Give the lines of the material verbatim, from the first line to the line with "then deep fried.", including both.

- _MATERIAL PROVIDED_
--

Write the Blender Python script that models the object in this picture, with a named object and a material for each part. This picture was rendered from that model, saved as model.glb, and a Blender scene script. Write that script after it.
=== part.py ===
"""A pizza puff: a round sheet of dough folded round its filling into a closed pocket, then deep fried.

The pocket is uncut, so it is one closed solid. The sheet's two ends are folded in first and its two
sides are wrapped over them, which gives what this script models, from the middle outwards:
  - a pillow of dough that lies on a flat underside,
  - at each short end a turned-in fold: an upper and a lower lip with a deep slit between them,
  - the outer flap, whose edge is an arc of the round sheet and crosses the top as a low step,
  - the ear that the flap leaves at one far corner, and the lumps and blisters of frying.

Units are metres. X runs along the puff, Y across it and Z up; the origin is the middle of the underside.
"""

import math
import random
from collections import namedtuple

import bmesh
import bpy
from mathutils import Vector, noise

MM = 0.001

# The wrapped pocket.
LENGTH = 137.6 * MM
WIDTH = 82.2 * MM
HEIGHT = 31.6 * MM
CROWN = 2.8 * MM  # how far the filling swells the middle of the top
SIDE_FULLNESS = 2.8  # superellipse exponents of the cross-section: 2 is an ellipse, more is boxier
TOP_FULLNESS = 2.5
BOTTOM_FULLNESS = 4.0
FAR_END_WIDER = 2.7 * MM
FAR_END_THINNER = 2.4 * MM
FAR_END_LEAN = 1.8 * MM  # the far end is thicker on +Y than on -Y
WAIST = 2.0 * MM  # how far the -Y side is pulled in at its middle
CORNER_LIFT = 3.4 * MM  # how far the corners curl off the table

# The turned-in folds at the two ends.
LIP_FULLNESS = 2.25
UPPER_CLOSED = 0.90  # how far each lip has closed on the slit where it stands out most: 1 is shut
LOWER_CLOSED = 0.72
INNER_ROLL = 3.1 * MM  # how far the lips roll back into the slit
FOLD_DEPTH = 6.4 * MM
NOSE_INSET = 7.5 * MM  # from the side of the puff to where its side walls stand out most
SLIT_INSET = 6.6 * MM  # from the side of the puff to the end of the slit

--

- _EXERCISE SOLUTION_
Write the Blender Python script that models the object in this picture, with a named object and a material for each part. This picture was rendered from that model, saved as model.glb, and a Blender scene script. Write that script after it.
=== part.py ===
"""A pizza puff: a round sheet of dough folded round its filling into a closed pocket, then deep fried.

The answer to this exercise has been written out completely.